## DATASET RECORDS
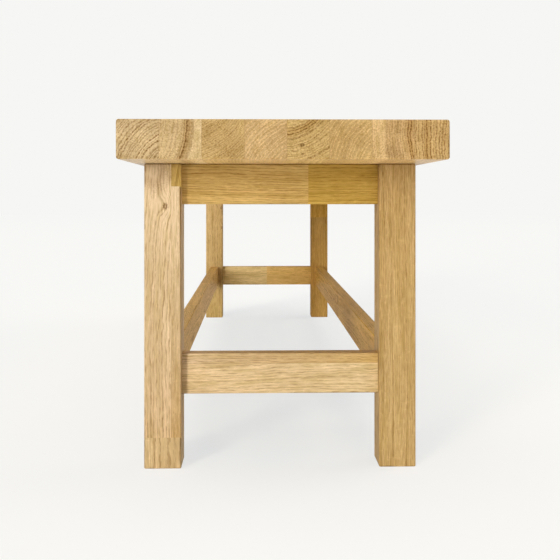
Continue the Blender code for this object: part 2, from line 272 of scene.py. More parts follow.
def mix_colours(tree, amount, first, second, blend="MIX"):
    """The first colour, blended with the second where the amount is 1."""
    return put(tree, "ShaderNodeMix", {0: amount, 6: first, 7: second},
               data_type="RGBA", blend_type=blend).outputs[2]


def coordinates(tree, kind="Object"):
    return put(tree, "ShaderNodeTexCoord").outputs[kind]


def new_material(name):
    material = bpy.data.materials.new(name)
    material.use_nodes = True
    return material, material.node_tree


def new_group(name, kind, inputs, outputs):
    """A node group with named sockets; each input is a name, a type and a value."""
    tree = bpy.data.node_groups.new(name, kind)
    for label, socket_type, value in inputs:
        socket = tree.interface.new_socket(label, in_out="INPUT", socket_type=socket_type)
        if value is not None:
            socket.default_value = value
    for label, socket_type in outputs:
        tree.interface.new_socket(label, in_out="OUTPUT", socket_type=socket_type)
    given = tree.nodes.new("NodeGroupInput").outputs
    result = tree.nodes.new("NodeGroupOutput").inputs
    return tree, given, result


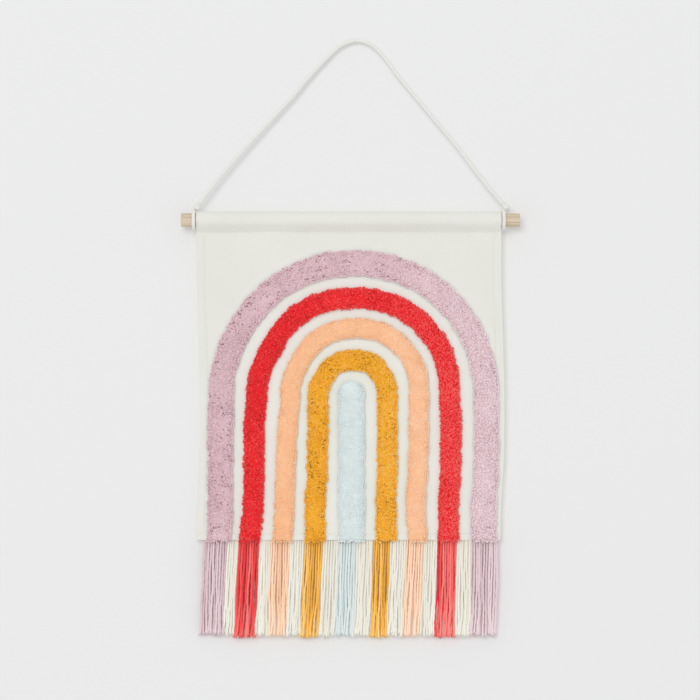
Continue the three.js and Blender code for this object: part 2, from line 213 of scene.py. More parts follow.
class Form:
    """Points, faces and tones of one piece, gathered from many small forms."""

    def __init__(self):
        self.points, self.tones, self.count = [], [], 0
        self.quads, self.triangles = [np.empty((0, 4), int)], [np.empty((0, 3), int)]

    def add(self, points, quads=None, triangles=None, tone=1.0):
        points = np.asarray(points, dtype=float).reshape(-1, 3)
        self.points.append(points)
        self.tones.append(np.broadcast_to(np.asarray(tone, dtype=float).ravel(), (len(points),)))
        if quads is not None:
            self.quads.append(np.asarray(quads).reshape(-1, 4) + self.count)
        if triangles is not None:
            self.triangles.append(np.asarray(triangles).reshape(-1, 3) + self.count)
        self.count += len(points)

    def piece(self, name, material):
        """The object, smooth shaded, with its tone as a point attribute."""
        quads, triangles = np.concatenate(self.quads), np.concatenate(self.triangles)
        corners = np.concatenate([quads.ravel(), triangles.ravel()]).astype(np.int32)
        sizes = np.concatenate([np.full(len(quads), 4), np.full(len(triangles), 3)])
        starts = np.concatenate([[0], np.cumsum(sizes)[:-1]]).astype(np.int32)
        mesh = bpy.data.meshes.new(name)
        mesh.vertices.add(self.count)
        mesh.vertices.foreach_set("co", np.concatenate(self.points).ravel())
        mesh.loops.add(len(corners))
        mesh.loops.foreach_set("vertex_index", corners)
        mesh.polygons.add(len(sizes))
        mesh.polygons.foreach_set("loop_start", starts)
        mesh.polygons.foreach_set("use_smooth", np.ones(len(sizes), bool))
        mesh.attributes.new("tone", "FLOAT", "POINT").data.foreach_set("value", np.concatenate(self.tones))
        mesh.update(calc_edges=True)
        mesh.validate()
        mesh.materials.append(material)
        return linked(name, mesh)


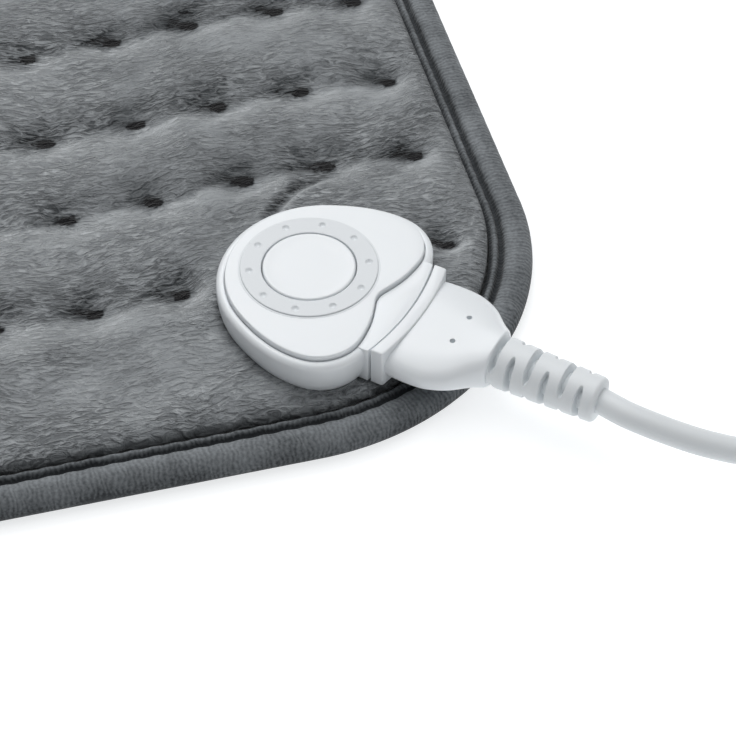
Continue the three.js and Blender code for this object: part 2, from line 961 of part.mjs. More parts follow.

## AIM OF THE EXERCISE
Beginning with the line containing "213 of scene.py. More parts follow." and ending with the line containing "self.count += len(points)", extract those lines exactly from the listing above, and only those.

## ANSWER IN FULL
Continue the three.js and Blender code for this object: part 2, from line 213 of scene.py. More parts follow.
class Form:
    """Points, faces and tones of one piece, gathered from many small forms."""

    def __init__(self):
        self.points, self.tones, self.count = [], [], 0
        self.quads, self.triangles = [np.empty((0, 4), int)], [np.empty((0, 3), int)]

    def add(self, points, quads=None, triangles=None, tone=1.0):
        points = np.asarray(points, dtype=float).reshape(-1, 3)
        self.points.append(points)
        self.tones.append(np.broadcast_to(np.asarray(tone, dtype=float).ravel(), (len(points),)))
        if quads is not None:
            self.quads.append(np.asarray(quads).reshape(-1, 4) + self.count)
        if triangles is not None:
            self.triangles.append(np.asarray(triangles).reshape(-1, 3) + self.count)
        self.count += len(points)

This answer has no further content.